How do Stablecoins work?

Typically, most stablecoins are pegged against the USD, but some implementations intend to move over to a basket of currencies or an index such as the CPI (consumer price index) in time. This is in hopes of having a currency independent of fiat in the near future.

There are three categories of approaches to developing a price-stable cryptocurrency:

  1. fiat-collateralized
  2. crypto-collateralized
  3. non-collateralized (essentially an independent, non-collateralized currency maintained by an “algoritham”)

Also, here are a couple meaningful things a stablecoin could enable:

  • Increased global access to a stable monetary system

A digital, decentralized currency that is widely accessible and price stable would offer a much needed alternative for people living in countries with unstable monetary systems and restrictive capital controls.

  • A currency for financial liabilities and derivatives

One promising use case for cryptocurrencies/blockchains is to serve as theinfrastructure for a modern financial ecosystem with fewer intermediaries, fees, and inaccuracies. For capital markets to form around a cryptocurrency, however, it is a requirement that price levels be fairly stable.

  • Mass adoption in real life

One of the primary factors driving merchants away from accepting cryptocurrencies is the volatile price coupled with rising transaction fees. This has caused several mainstream companies to drop bitcoin as a form of payment. In comparison, stablecoins can potentially serve as the backbone of financial applications on the blockchain, especially considering that some of them are compatible with smart contracts.

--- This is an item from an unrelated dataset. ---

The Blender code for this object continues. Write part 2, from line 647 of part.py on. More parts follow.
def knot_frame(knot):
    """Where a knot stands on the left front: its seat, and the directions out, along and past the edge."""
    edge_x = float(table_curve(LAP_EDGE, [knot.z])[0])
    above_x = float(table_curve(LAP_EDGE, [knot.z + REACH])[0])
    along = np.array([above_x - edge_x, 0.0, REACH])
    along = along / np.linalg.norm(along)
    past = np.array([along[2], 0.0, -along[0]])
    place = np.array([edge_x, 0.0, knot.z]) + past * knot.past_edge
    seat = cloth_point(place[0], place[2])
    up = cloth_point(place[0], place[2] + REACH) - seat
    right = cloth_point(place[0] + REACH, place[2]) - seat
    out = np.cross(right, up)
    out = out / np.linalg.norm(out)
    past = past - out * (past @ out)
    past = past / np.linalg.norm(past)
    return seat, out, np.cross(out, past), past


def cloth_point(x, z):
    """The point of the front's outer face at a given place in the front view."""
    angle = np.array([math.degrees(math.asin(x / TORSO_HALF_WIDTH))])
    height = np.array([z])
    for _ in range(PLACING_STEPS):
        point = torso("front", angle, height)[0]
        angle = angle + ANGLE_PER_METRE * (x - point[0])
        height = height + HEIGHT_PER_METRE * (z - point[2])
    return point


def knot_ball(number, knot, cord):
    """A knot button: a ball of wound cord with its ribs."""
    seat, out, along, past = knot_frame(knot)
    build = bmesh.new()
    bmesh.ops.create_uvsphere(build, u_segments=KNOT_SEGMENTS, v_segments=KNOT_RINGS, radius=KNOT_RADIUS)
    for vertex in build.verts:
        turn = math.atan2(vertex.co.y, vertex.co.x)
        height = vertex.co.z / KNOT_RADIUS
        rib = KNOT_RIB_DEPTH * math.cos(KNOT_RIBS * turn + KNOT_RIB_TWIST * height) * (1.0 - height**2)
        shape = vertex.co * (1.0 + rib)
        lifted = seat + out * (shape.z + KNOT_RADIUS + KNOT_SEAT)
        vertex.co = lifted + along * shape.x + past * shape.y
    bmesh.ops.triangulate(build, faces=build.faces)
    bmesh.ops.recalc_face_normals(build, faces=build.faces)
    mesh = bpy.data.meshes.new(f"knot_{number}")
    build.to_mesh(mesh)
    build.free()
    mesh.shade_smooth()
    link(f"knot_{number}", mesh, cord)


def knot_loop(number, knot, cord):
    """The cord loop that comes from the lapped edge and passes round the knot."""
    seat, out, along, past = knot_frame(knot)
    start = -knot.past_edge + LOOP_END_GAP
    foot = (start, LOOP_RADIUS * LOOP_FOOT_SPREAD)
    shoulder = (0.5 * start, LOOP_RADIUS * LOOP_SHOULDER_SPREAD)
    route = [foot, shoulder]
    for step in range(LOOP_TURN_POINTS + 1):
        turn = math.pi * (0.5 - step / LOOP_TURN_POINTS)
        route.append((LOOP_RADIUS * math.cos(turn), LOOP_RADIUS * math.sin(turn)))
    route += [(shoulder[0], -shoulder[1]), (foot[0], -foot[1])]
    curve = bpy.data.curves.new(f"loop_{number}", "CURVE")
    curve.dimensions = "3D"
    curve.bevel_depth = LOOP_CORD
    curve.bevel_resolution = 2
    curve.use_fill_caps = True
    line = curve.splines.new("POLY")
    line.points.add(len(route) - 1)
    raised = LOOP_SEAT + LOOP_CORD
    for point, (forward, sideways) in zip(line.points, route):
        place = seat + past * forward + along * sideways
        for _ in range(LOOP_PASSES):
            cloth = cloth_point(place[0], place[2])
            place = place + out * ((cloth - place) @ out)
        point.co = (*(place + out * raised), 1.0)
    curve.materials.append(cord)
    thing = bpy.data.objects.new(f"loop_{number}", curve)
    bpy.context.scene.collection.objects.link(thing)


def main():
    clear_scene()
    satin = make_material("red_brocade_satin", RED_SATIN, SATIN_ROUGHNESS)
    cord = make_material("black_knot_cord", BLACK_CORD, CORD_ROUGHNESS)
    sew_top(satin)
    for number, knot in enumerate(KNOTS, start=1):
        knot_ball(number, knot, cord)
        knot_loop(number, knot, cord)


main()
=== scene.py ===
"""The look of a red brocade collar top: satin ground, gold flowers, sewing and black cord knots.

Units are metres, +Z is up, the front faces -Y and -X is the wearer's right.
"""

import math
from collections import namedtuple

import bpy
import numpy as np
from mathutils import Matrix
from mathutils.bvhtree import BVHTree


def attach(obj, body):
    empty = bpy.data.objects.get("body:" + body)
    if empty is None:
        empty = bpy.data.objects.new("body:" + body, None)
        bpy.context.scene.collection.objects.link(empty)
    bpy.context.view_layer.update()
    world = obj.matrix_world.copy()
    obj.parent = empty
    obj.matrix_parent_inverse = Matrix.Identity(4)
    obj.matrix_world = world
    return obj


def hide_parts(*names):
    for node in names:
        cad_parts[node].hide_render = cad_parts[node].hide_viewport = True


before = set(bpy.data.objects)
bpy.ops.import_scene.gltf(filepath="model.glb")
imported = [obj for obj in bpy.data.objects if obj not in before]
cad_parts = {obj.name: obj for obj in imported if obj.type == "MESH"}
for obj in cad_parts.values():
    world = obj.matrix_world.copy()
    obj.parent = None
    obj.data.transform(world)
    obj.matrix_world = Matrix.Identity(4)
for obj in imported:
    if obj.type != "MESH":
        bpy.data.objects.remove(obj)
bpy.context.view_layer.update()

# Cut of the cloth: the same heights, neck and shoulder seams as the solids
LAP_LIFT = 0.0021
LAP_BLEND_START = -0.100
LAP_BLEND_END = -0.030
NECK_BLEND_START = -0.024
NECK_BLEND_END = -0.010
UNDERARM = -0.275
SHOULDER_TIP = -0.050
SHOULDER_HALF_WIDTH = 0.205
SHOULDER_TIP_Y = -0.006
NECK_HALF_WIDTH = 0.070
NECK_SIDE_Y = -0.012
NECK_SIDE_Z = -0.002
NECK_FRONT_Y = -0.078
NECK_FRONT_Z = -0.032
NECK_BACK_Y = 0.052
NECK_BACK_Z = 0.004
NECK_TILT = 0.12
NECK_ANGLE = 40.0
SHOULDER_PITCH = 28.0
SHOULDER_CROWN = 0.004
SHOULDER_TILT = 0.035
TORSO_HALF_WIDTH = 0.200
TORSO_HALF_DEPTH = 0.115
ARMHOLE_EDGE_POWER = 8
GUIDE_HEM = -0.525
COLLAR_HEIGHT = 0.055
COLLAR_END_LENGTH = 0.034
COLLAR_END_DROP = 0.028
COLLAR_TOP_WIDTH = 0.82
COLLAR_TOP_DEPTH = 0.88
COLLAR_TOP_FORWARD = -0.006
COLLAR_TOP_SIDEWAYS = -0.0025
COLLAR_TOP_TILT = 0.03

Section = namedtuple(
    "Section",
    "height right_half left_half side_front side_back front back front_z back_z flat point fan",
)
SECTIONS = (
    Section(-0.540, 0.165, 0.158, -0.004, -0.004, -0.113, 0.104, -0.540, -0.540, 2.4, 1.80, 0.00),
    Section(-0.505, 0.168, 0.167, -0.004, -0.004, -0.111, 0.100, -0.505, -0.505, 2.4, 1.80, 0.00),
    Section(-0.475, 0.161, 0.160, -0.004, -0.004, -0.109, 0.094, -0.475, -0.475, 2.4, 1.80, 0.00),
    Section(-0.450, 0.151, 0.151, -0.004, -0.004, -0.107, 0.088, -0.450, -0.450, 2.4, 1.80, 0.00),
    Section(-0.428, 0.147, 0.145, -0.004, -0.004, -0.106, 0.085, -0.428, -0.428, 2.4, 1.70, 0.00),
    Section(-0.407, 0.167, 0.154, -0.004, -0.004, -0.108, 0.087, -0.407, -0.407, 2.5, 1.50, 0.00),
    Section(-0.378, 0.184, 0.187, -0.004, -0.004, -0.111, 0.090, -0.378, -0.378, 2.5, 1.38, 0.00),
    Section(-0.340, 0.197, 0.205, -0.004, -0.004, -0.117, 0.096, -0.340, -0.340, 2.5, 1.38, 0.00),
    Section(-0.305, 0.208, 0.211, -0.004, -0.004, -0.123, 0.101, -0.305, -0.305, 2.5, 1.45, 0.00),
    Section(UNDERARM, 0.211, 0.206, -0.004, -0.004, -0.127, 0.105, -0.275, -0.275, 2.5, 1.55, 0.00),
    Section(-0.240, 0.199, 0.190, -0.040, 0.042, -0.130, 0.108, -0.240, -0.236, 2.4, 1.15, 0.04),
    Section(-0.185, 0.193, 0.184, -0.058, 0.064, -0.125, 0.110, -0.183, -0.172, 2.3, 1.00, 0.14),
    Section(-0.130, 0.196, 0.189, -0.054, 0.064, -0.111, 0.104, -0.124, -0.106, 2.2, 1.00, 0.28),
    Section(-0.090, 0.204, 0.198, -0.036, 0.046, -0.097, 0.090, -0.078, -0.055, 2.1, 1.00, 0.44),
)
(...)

This is a FULL centralized approach to stablecoins wherein a central entity holds money as collateral and issues a token that represents the money held by the entity. This is probably the most straightforward method of creating a stablecoin.

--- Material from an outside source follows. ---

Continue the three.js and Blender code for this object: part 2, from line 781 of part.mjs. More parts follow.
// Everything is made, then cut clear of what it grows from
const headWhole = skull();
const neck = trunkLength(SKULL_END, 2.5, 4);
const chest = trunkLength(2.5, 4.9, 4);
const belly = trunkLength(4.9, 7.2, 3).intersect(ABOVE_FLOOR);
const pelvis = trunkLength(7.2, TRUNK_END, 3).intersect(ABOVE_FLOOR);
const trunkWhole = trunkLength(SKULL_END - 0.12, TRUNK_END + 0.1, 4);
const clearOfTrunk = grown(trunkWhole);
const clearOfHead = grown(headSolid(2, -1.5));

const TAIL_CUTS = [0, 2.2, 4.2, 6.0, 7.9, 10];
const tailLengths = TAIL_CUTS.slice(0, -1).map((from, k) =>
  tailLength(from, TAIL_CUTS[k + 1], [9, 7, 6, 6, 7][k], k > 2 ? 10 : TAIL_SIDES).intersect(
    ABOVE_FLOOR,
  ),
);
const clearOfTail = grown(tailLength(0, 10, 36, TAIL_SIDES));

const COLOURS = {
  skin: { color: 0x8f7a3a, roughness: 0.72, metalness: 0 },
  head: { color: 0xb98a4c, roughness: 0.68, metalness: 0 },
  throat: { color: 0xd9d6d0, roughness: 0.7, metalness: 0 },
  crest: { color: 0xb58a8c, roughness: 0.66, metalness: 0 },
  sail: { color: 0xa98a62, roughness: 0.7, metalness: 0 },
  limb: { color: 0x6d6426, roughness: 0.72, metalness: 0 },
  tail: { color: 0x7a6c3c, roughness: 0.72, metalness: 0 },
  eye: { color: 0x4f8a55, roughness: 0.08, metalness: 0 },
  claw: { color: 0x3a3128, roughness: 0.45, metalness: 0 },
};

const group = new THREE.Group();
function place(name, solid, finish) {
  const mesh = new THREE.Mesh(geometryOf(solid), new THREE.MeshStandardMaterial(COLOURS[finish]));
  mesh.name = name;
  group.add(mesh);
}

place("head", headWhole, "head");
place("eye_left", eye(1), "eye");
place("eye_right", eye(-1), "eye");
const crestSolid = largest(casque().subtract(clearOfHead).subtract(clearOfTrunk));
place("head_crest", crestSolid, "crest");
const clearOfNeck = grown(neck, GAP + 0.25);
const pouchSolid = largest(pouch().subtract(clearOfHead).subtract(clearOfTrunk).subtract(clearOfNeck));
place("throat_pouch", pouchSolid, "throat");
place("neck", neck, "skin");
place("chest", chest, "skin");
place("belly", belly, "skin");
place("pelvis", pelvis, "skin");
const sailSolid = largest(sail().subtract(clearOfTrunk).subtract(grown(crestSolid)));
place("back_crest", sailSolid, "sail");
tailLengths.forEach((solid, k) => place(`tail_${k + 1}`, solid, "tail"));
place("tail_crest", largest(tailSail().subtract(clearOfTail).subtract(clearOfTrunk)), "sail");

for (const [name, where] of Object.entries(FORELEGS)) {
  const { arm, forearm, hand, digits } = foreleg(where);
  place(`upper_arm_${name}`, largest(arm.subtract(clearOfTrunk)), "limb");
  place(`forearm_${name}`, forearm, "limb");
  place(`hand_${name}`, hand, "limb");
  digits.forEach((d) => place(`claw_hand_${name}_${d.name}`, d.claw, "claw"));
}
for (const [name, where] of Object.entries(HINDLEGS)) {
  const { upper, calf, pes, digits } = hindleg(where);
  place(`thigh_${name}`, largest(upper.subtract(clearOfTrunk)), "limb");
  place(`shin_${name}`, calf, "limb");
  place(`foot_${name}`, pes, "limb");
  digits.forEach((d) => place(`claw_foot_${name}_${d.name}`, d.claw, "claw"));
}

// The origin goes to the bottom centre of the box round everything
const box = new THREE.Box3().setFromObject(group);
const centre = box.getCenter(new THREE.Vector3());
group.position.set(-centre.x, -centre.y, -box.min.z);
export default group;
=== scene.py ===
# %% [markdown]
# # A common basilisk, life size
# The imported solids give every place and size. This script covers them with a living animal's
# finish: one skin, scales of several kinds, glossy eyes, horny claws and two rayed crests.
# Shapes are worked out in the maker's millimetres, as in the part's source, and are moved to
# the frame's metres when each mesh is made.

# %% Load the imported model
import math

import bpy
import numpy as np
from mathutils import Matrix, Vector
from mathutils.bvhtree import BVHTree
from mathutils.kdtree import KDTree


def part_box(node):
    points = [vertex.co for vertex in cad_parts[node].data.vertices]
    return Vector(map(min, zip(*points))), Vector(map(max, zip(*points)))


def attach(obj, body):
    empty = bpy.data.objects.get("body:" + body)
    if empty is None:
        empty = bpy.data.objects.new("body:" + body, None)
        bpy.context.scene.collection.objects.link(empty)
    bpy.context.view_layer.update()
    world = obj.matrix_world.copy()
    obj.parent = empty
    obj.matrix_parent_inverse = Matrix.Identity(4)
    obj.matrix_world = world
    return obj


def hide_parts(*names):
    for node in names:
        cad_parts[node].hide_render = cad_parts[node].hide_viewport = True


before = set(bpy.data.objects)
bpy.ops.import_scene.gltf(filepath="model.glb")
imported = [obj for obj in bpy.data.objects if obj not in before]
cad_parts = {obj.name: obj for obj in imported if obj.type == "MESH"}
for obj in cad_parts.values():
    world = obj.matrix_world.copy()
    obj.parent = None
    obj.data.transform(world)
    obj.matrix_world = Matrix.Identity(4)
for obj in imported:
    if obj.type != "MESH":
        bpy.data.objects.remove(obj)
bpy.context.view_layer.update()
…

Fiat collateral for creating a token represents reserves held by a central entity.

How it works: The mechanics for implementation are fairly straight-forward. A third party takes deposits in US Dollars (or another desirable fiat currency) and issues a unit of stablecoin for every dollar deposited. To cash out a unit of stablecoin, the third party wires US Dollar to the holder and burns a unit of the stablecoin.

  • Pros:
    Easy to conceptualize
    * Value will match USD with certainty if properly implemented (digitized dollars without capital controls)
  • Cons:
    * Must trust third-party to hold fiat collateral
    * Need additional third-party for audit to make sure appropriate collateral is being held and units of stablecoin match deposits
    * Expensive and slow to audit

Projects with this structure:

  1. Tether,
  2. TrueUSD,
  3. DigixDAO,
  4. Globcoin,
  5. AAA reserve,
  6. Stably,
  7. X8 currency

TETHER — Claiming that every USDT has one USD as reserve stored in Tether’s bank account. This guarantees Tether’s ability to redeem the legal currency at any time. Yet the model is 100% centralized because the company is in full control of the money supply and reserves. Because its US dollar reserve must be stored in regulated bank accounts, it is subject to government regulations.

TrueUSD — TrueUSD is a USD-backed ERC20 stablecoin that is fully collateralized, legally protected, and transparently verified by third-party attestations. TrueUSD uses multiple escrow accounts to reduce counterparty risk, and to provide token-holders with legal protections against misappropriation. TrueUSD is the first asset token built on the TrustToken platform.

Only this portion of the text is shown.